• _Exercise_
Set down each line from the one containing "[(0, 0)], collection)" to the one containing "obj.matrix_world = world", inclusive, exactly as written and with nothing further.
### Dataset section
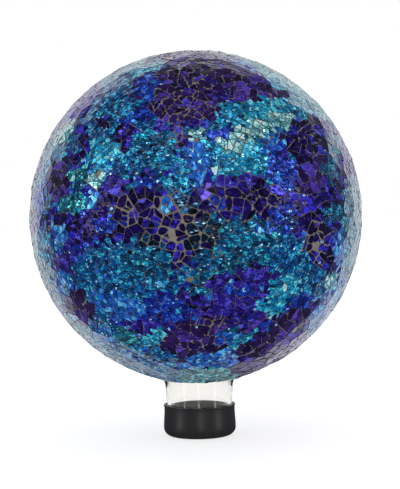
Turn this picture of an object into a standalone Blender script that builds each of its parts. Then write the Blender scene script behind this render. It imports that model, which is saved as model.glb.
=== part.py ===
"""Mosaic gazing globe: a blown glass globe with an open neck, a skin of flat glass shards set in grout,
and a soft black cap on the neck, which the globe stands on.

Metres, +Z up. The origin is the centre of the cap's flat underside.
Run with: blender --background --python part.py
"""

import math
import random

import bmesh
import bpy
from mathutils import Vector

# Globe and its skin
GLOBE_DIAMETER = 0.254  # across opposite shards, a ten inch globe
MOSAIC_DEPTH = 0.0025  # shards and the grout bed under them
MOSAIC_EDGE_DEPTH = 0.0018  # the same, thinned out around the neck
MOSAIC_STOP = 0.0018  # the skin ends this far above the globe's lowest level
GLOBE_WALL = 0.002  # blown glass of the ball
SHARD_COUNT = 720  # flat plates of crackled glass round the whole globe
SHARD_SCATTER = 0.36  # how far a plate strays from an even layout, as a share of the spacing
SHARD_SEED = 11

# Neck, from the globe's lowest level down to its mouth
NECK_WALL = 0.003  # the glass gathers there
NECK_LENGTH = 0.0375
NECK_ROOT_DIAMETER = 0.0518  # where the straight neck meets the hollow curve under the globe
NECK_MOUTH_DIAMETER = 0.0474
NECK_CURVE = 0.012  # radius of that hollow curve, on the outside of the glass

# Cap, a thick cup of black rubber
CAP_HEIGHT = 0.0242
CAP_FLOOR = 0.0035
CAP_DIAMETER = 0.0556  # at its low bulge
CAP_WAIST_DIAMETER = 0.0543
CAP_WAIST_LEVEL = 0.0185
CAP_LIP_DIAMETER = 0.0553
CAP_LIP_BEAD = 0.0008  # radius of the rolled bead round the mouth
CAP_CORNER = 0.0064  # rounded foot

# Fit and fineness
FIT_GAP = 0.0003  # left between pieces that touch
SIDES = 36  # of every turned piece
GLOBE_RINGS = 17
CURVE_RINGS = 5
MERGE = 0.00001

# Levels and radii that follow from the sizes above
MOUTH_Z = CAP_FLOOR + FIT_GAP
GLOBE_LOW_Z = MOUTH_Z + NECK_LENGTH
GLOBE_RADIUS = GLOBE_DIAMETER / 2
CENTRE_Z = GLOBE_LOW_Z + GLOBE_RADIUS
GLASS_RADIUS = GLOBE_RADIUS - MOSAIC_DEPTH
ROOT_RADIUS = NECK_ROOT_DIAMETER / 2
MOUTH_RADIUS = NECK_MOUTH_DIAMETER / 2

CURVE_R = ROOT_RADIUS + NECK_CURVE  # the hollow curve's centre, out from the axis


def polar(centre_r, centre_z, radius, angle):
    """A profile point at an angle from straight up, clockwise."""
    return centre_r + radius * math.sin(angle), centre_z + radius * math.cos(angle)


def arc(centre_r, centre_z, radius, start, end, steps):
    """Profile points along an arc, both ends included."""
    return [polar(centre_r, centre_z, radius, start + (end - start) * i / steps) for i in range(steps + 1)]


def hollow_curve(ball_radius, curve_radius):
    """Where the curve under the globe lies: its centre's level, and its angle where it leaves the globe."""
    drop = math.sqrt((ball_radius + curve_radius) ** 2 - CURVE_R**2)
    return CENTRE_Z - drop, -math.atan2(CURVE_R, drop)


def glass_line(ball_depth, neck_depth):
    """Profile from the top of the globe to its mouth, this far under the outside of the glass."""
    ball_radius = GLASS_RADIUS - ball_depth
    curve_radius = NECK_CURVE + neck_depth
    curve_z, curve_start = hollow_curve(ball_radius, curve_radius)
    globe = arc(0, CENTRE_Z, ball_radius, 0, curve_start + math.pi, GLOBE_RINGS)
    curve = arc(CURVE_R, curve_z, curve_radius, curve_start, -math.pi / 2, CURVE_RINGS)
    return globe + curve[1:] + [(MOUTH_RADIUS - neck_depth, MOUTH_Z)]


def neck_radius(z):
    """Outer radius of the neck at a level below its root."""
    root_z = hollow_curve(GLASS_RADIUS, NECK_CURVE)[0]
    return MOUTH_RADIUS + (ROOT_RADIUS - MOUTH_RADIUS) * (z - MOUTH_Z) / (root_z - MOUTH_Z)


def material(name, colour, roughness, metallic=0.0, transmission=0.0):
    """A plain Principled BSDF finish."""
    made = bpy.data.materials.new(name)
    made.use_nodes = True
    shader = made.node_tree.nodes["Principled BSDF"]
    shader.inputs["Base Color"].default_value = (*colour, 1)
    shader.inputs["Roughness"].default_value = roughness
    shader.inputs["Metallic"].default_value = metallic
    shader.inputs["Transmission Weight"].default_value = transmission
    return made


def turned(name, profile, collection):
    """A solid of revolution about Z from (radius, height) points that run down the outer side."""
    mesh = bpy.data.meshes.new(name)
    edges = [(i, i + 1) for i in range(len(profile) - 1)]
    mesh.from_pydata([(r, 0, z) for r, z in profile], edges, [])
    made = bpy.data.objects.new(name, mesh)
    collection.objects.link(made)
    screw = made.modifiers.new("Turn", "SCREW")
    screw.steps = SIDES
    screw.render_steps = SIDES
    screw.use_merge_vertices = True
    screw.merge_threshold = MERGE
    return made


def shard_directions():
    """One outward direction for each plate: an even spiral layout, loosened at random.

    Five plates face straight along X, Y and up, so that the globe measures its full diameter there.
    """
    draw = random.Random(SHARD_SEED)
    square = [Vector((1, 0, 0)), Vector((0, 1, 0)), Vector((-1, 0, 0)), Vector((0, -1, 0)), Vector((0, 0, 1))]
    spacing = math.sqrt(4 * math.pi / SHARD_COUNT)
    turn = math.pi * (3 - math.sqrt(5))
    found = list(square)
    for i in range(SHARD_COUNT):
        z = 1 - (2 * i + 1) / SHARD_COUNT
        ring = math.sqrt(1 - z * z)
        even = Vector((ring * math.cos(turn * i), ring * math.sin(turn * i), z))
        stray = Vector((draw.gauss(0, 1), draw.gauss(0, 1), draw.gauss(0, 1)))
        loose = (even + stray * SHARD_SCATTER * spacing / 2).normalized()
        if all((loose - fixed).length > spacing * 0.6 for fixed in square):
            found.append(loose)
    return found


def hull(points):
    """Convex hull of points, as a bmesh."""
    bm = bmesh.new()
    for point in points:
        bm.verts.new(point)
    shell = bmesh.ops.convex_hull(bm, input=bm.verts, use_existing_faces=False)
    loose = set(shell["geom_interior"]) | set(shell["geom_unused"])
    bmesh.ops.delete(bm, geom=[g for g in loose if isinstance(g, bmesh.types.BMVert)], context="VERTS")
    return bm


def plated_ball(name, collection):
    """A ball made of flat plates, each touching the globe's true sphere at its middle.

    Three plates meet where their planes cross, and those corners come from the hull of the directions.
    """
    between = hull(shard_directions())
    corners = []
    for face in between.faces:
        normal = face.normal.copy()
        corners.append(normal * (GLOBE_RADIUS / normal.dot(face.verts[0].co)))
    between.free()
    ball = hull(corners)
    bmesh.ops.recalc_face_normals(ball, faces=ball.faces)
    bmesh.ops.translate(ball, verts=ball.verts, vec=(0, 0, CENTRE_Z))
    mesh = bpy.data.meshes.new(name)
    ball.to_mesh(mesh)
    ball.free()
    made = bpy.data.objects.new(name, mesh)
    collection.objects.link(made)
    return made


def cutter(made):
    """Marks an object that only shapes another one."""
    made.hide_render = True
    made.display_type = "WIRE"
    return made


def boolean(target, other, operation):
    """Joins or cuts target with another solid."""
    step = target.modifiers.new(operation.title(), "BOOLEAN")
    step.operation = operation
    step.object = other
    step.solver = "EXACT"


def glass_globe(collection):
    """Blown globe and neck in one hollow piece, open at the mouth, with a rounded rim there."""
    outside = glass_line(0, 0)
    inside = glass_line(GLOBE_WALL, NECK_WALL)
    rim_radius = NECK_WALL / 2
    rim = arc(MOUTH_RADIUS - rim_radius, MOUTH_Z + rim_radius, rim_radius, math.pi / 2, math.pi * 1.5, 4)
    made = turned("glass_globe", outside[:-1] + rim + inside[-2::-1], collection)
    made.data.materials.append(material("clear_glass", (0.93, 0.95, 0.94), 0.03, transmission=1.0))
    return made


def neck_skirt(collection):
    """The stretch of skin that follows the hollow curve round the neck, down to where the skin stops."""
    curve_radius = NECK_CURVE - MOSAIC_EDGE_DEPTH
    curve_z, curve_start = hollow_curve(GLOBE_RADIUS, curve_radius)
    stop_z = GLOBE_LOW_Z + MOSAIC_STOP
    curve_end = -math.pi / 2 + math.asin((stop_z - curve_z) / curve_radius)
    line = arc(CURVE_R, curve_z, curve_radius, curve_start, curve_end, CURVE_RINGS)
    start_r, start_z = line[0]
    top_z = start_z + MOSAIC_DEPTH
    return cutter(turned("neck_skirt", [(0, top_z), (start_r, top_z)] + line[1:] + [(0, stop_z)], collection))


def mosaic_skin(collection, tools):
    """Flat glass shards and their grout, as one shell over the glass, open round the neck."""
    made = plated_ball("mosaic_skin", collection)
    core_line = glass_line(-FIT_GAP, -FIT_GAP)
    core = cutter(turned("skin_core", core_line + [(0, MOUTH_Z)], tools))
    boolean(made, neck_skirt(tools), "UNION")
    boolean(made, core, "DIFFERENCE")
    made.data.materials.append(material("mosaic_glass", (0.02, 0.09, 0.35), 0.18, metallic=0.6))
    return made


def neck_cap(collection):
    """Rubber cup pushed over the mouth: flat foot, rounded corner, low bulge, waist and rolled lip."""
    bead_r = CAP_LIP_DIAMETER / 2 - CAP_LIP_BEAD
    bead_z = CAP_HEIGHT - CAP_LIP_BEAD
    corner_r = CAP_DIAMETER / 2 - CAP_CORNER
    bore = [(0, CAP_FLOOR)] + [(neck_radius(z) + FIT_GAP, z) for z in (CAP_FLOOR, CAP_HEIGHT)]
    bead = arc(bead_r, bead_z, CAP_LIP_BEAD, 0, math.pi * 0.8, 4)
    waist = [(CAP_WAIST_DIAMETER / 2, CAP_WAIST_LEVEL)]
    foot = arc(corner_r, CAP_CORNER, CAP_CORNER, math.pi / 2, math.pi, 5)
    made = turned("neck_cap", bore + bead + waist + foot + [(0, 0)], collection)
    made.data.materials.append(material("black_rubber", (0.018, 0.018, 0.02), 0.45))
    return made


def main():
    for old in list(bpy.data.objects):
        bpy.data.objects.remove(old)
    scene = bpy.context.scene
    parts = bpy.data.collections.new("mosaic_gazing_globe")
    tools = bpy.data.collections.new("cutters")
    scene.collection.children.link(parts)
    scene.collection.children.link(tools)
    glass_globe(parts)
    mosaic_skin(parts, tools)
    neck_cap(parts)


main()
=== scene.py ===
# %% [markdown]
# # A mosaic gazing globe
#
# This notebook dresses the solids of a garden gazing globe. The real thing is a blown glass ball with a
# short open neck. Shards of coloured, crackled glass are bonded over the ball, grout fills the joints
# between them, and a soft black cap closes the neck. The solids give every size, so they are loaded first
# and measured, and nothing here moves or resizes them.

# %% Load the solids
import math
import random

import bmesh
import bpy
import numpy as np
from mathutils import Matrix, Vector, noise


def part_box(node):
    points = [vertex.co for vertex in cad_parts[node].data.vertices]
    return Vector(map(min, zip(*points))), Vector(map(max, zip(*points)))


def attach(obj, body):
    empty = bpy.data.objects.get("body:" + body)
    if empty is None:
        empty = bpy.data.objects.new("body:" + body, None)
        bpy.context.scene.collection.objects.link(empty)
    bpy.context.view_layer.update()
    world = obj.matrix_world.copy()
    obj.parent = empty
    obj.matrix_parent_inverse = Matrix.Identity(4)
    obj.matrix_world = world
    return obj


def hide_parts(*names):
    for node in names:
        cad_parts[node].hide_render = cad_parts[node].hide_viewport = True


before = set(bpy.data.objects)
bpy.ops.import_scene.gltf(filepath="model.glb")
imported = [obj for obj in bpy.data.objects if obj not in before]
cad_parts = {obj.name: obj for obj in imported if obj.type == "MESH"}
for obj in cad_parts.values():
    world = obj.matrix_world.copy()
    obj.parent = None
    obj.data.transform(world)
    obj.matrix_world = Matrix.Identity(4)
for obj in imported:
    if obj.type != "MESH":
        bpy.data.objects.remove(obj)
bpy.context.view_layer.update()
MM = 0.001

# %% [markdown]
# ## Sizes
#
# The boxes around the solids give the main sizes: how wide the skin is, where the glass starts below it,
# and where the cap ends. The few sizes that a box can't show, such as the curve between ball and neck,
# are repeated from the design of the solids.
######
• _Exercise response_
    made = turned("neck_cap", bore + bead + waist + foot + [(0, 0)], collection)
    made.data.materials.append(material("black_rubber", (0.018, 0.018, 0.02), 0.45))
    return made


def main():
    for old in list(bpy.data.objects):
        bpy.data.objects.remove(old)
    scene = bpy.context.scene
    parts = bpy.data.collections.new("mosaic_gazing_globe")
    tools = bpy.data.collections.new("cutters")
    scene.collection.children.link(parts)
    scene.collection.children.link(tools)
    glass_globe(parts)
    mosaic_skin(parts, tools)
    neck_cap(parts)


main()
=== scene.py ===
# %% [markdown]
# # A mosaic gazing globe
#
# This notebook dresses the solids of a garden gazing globe. The real thing is a blown glass ball with a
# short open neck. Shards of coloured, crackled glass are bonded over the ball, grout fills the joints
# between them, and a soft black cap closes the neck. The solids give every size, so they are loaded first
# and measured, and nothing here moves or resizes them.

# %% Load the solids
import math
import random

import bmesh
import bpy
import numpy as np
from mathutils import Matrix, Vector, noise


def part_box(node):
    points = [vertex.co for vertex in cad_parts[node].data.vertices]
    return Vector(map(min, zip(*points))), Vector(map(max, zip(*points)))


def attach(obj, body):
    empty = bpy.data.objects.get("body:" + body)
    if empty is None:
        empty = bpy.data.objects.new("body:" + body, None)
        bpy.context.scene.collection.objects.link(empty)
    bpy.context.view_layer.update()
    world = obj.matrix_world.copy()
    obj.parent = empty
    obj.matrix_parent_inverse = Matrix.Identity(4)
    obj.matrix_world = world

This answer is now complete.